>> START Listing
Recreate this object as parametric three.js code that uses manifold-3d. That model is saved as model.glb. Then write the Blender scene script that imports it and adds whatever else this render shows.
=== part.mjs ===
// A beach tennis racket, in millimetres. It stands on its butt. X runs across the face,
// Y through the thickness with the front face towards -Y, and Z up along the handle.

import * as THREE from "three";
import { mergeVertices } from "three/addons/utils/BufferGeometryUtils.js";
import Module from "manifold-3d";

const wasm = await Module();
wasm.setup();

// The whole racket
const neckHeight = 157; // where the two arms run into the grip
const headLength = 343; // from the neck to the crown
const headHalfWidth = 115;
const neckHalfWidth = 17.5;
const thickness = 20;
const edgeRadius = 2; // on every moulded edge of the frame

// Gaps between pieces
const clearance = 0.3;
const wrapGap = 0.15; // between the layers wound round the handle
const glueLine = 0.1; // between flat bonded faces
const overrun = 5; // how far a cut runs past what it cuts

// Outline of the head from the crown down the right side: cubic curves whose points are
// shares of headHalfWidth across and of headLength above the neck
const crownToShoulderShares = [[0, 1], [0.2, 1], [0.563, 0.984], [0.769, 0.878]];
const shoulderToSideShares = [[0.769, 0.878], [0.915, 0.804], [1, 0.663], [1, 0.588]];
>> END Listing
>> START Listing
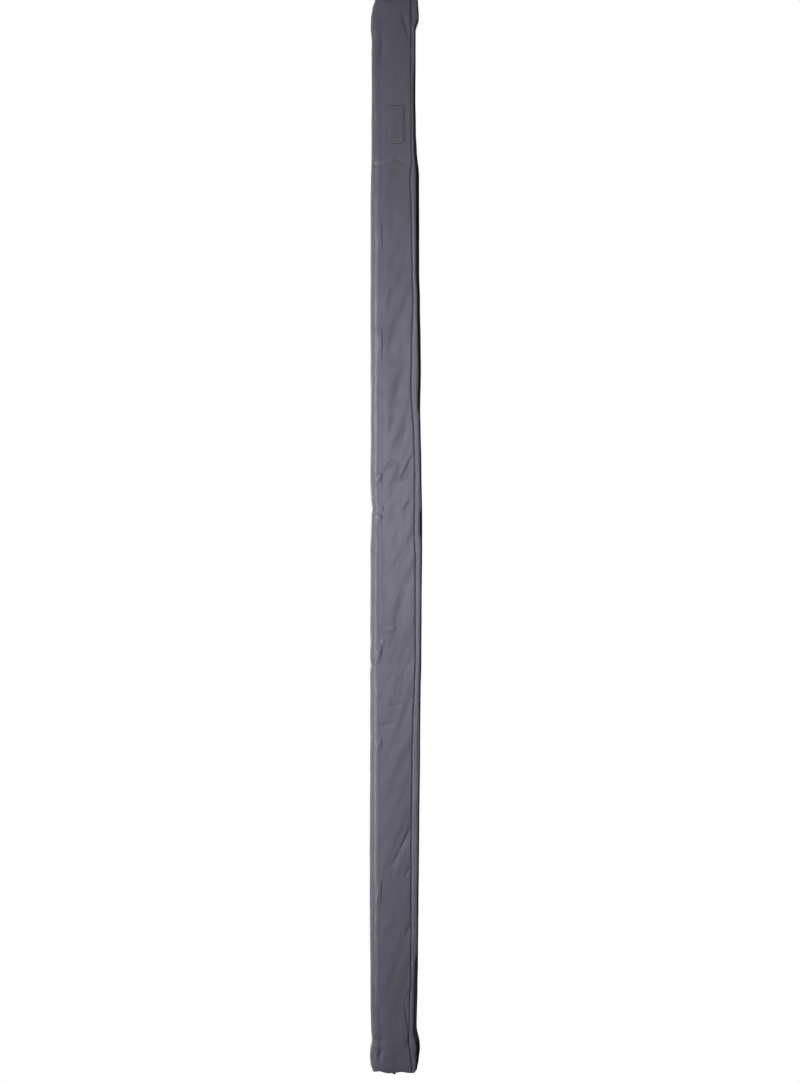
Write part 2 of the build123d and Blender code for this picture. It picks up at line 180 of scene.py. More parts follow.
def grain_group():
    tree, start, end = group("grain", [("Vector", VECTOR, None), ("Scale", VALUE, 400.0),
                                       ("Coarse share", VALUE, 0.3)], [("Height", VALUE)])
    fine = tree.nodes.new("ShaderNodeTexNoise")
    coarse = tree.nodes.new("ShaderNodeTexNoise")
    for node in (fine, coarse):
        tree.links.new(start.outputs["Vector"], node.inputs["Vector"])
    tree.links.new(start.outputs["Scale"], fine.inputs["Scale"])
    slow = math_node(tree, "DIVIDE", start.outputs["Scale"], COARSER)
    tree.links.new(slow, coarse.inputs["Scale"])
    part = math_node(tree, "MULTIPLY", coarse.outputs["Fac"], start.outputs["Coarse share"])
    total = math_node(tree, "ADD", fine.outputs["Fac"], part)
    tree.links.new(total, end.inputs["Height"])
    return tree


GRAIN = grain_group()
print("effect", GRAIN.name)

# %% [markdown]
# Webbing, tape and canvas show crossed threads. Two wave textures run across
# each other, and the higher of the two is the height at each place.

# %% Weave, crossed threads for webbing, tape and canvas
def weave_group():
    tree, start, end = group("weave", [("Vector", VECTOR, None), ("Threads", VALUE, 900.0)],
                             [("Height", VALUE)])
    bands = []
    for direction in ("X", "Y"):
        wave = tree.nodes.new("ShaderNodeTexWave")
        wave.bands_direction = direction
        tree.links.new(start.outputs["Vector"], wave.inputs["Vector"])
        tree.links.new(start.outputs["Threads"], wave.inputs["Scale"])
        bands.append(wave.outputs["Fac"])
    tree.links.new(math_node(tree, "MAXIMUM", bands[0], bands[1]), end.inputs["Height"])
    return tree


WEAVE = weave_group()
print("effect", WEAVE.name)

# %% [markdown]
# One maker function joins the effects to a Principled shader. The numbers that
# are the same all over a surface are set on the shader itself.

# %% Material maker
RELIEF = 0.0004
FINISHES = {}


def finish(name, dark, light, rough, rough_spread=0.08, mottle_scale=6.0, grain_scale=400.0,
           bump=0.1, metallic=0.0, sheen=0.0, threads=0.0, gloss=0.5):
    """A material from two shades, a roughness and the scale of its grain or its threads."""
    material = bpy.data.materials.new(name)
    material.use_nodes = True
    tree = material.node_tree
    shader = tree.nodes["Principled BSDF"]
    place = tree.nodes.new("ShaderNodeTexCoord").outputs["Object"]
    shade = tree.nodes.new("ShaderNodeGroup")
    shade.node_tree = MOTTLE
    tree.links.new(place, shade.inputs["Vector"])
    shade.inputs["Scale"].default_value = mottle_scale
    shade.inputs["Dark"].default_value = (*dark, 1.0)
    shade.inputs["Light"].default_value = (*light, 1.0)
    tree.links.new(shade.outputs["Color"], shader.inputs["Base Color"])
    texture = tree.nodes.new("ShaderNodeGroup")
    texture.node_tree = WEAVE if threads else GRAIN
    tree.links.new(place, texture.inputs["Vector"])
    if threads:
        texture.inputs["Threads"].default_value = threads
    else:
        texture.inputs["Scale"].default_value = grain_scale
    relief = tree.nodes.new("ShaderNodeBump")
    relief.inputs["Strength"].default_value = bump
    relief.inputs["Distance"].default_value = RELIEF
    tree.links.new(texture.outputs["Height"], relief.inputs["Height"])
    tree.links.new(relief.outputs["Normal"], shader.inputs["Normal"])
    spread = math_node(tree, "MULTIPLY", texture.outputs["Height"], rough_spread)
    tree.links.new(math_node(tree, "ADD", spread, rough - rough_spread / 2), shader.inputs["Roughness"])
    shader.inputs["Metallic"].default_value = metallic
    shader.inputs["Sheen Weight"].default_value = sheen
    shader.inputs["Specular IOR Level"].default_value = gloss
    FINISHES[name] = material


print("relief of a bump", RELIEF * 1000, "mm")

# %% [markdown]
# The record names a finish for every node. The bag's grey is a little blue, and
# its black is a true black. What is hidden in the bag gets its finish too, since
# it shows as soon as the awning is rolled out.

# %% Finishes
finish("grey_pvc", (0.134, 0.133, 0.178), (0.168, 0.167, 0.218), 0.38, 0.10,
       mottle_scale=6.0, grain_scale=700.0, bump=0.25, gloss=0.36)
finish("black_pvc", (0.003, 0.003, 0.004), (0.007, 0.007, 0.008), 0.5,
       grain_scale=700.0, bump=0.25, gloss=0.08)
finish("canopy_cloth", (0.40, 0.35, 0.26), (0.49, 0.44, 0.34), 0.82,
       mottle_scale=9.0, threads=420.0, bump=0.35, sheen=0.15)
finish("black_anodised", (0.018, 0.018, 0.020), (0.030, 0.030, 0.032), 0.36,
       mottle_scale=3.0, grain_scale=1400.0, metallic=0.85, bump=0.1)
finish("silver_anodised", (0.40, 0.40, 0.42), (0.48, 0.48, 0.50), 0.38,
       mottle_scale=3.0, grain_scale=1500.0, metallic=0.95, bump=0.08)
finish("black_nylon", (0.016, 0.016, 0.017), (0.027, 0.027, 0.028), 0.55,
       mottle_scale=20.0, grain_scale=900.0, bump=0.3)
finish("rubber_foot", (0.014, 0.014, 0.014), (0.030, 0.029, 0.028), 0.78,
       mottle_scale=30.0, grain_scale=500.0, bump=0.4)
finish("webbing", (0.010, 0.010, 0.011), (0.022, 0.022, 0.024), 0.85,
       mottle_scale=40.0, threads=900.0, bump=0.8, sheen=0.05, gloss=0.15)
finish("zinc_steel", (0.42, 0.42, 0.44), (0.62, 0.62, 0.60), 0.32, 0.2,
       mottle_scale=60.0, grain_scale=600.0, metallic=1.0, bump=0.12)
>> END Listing
>> START Listing
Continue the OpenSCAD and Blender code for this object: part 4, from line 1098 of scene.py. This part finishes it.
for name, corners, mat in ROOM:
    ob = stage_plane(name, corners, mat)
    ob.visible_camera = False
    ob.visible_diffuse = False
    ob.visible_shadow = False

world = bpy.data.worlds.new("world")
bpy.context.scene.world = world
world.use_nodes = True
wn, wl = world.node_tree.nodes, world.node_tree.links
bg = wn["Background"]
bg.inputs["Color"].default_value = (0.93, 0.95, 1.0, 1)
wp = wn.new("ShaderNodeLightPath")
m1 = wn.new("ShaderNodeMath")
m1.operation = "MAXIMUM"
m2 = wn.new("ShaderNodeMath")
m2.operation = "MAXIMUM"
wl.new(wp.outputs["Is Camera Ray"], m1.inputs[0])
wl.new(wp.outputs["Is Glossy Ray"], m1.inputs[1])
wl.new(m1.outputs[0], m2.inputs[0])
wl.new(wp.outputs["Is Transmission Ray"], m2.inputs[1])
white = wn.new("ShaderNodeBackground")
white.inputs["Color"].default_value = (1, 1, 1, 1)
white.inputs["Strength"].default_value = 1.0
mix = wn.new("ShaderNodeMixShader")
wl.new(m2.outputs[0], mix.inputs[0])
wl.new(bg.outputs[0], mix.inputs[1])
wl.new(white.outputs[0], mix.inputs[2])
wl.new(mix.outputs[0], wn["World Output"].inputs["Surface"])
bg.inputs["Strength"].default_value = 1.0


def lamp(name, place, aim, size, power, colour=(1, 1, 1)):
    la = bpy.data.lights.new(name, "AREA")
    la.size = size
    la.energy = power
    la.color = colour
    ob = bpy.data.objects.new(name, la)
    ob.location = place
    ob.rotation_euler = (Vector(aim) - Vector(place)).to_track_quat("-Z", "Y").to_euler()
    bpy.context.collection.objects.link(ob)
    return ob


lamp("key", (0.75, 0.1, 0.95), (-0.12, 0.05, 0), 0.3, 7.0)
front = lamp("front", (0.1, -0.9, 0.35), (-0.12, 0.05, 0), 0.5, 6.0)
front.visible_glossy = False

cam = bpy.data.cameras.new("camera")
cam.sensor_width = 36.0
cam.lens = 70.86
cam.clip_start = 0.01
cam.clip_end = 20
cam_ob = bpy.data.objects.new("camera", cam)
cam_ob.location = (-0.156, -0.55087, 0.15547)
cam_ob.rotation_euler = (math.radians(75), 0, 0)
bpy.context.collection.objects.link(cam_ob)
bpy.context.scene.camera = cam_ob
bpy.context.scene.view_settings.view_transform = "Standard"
>> END Listing
Short exercise:
Give again only the lines that run from the line with "Recreate this object" to the line with "along the handle.". Include both of those lines exactly as written.

Reply:
Recreate this object as parametric three.js code that uses manifold-3d. That model is saved as model.glb. Then write the Blender scene script that imports it and adds whatever else this render shows.
=== part.mjs ===
// A beach tennis racket, in millimetres. It stands on its butt. X runs across the face,
// Y through the thickness with the front face towards -Y, and Z up along the handle.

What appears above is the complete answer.